Browning’s decision to strike down the 2018 rule demonstrates Slavitt’s “sabotage.” HHS released that rule months after Minuteman Health and New Mexico Health Connections filed their lawsuits, and thus had adequate time to adjust the rule in response to their claims. Regardless, Browning thought the agency did not elaborate upon or justify its policy reasoning regarding budget neutrality in the risk adjustment program—a direct swipe at Slavitt’s inability to manage the regulatory process inside his agency.
What Would Andy Slavitt Do Instead?
On Friday night, Slavitt claimed that an interim final rule could “clarify and resolve everything:”

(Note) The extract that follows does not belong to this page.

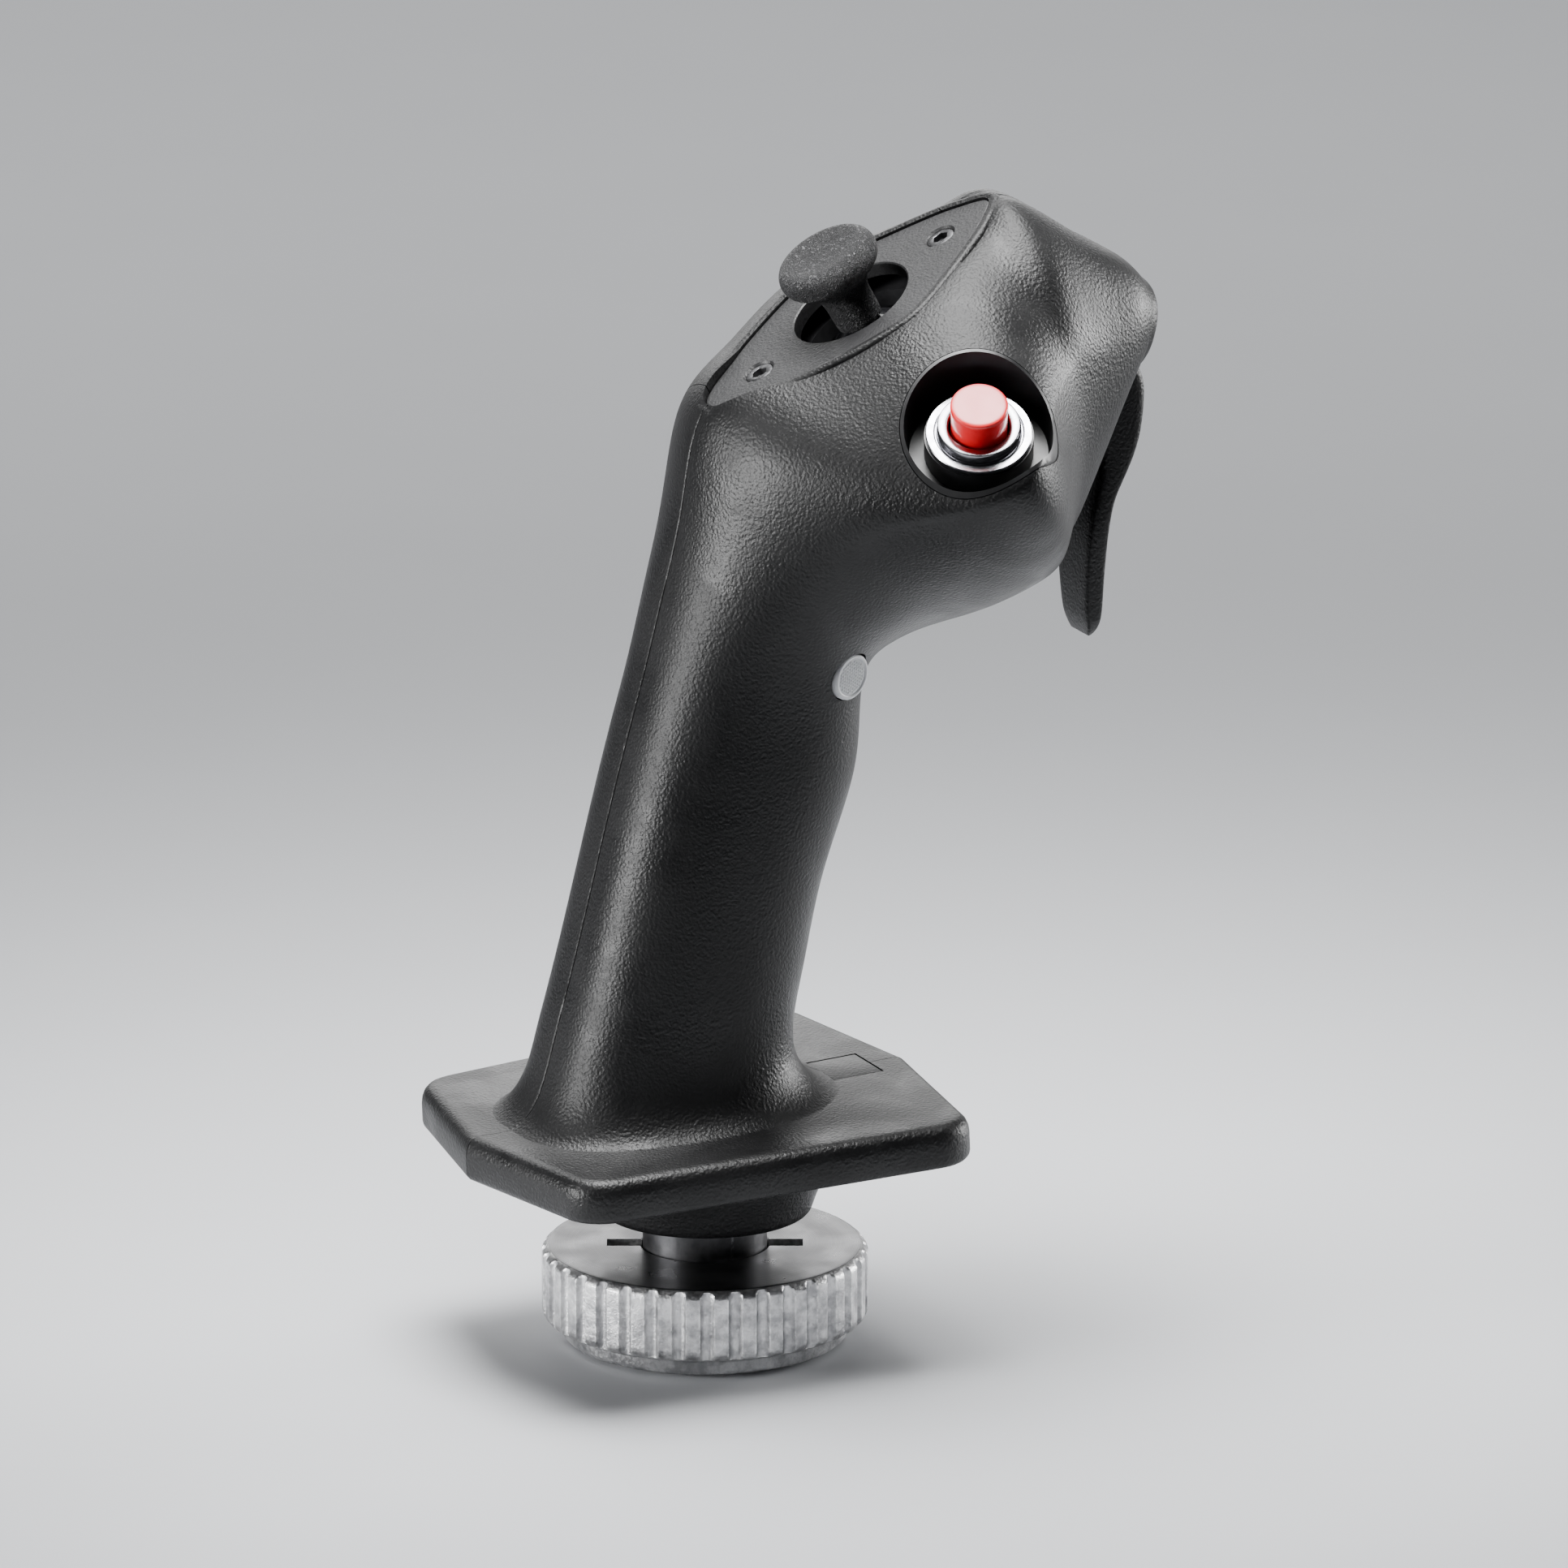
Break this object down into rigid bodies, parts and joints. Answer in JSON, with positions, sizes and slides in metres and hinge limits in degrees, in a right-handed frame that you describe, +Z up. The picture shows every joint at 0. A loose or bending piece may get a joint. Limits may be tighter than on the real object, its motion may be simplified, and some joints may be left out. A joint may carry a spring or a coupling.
{
  "type": "flight joystick grip",
  "caption": "Forward-leaning side-stick flight grip with a broad head, thumbstick, red push button, trigger, hand rest and a grooved ring nut that clamps it to a base.",
  "frame": {"origin": "on the ring nut's axis, at its lower rim, where the thread of the base enters", "axes": "+Z up along the nut's axis, +Y forward towards the trigger, +X to the pilot's right, the red button's side"},
  "size_m": [0.083, 0.1044, 0.161],
  "materials": {
    "shell_black": "fine moulded grain, satin",
    "plate_black": "fine moulded grain, satin",
    "inner_black": "smooth moulded",
    "stick_rubber": "leather grain",
    "gloss_black": "polished",
    "red_gloss": "polished",
    "pale_grey": "fine dots",
    "collar_chrome": "bright plated",
    "nut_aluminium": "cast with turned top",
    "neck_steel": "black, worn on the edges",
    "screw_steel": "blackened",
    "spring_steel": "drawn wire",
    "switch_plastic": "moulded",
    "board_green": "lacquered laminate",
    "loom_grey": "sleeve",
    "pin_brass": "gilt"
  },
  "bodies": {
    "grip": {"right_grip_shell": "shell_black", "left_grip_shell": "shell_black", "left_head_cover": "shell_black", "top_plate": "plate_black", "plate_screws": "screw_steel", "stick_bracket": "inner_black", "stick_base": "inner_black", "red_button_cup": "gloss_black", "red_button_carrier": "inner_black", "red_button_collar": "collar_chrome", "red_button_switch": "switch_plastic", "pale_button_socket": "inner_black", "pale_button_switch": "switch_plastic", "trigger_pin": "spring_steel", "trigger_spring": "spring_steel", "trigger_switch": "switch_plastic", "rest_hatch": "shell_black", "foot_boss": "shell_black", "neck": "neck_steel", "neck_lock_ring": "spring_steel", "locating_pin": "spring_steel", "plug_insert": "inner_black", "plug_pins": "pin_brass", "circuit_board": "board_green", "wire_loom": "loom_grey", "shell_screws": "screw_steel"},
    "gimbal": {"stick_gimbal": "inner_black"},
    "stick": {"stick_lever": "spring_steel", "stick_dome": "gloss_black", "stick_cap": "stick_rubber"},
    "red_push": {"red_button_cap": "red_gloss", "red_button_spring": "spring_steel"},
    "pale_push": {"pale_button": "pale_grey"},
    "trigger_lever": {"trigger": "shell_black"},
    "coupling_nut": {"ring_nut": "nut_aluminium"}
  },
  "joints": [
    {"name": "stick_pitch", "type": "hinge", "parent": "grip", "child": "gimbal", "pos_m": [0, 0.0282, 0.13805], "axis": [1, 0, 0], "range_deg": [-14, 14], "stiffness_Nm_per_rad": 0.04},
    {"name": "stick_roll", "type": "hinge", "parent": "gimbal", "child": "stick", "pos_m": [0, 0.0282, 0.13805], "axis": [0, 0.8669, 0.4985], "range_deg": [-14, 14], "stiffness_Nm_per_rad": 0.04},
    {"name": "red_press", "type": "slide", "parent": "grip", "child": "red_push", "axis": [-0.4982, 0.2431, -0.8323], "range_m": [0, 0.0015], "stiffness_N_per_m": 400},
    {"name": "pale_press", "type": "slide", "parent": "grip", "child": "pale_push", "axis": [-0.9272, -0.3609, 0.1002], "range_m": [0, 0.0008], "stiffness_N_per_m": 400},
    {"name": "trigger_pull", "type": "hinge", "parent": "grip", "child": "trigger_lever", "pos_m": [0, 0.0587, 0.1395], "axis": [-1, 0, 0], "range_deg": [0, 8], "stiffness_Nm_per_rad": 0.1},
    {"name": "nut_turn", "type": "hinge", "parent": "grip", "child": "coupling_nut", "pos_m": [0, 0, 0], "axis": [0, 0, 1], "continuous": true}
  ]
}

However, on Sunday, Slavitt tweeted a link to a New York Times article entitled “A Fatal Flaw as Trump Tries to Remake Health Care: Shortcuts.” That article cited several court cases “that the Administration has lost [that] have a common theme: Federal judges have found that the Administration cut corners in trying to advance its political priorities.” It continues:
Two federal courts blocked Trump Administration rules that would have allowed employers who provide health insurance to employees to omit contraceptive coverage if the employers had moral or religious objections. Two federal judges, in separate cases, said the Administration had violated the law by adopting the rules without a public comment period, which the Trump Administration had declared ‘impracticable and contrary to the public interest.’
Those rules regarding the contraception mandate that the Trump administration adopted “without a public comment,” and which were struck down as unlawful, were both interim final rules—the same type of rule Slavitt now wants to use to change the risk adjustment formula. (Interim final rules do require the agency to take comments, but go into effect on the date of their release—thus notice-and-comment occurs retroactively.)
Nicholas Bagley, an Obamacare supporter, explained at the time of their release why he thought the contraception rules would get stricken (as they were) for violating the notice-and-comment requirement. It’s certainly possible that the administration could use Browning’s ruling as a reason to justify forgoing notice-and-comment, and releasing an interim final rule
But it also makes sense that, given the series of legal setbacks the administration has suffered in recent weeks—and the Times article highlighted—officials at CMS and HHS would take a more cautious approach to issuing regulations, to ensure their actions withstand legal scrutiny.
More to the point, it’s disingenuous of Slavitt to tweet an article criticizing the Trump administration for using interim final rules to enact policies he dislikes, then accuse the administration of “sabotage” for not using that same expedited process for policies he likes. It’s even more disingenuous for Slavitt given that the legal dilemma the Trump administration faces regarding risk adjustment comes entirely from a mess they inherited from the Obama administration—and Slavitt himself.
On Sunday, Slavitt cited a conservative article that in his view “called out Trump’s motivation for ending risk adjustment and raise [sic] premiums on millions: Punishing a former President.” Maybe the next time Slavitt makes allegations about supposed “sabotage” by the Trump administration, he should get his facts straight—CMS’s announcement didn’t “end” the risk adjustment program; only Congress can do that—rather than making unfounded against the current president.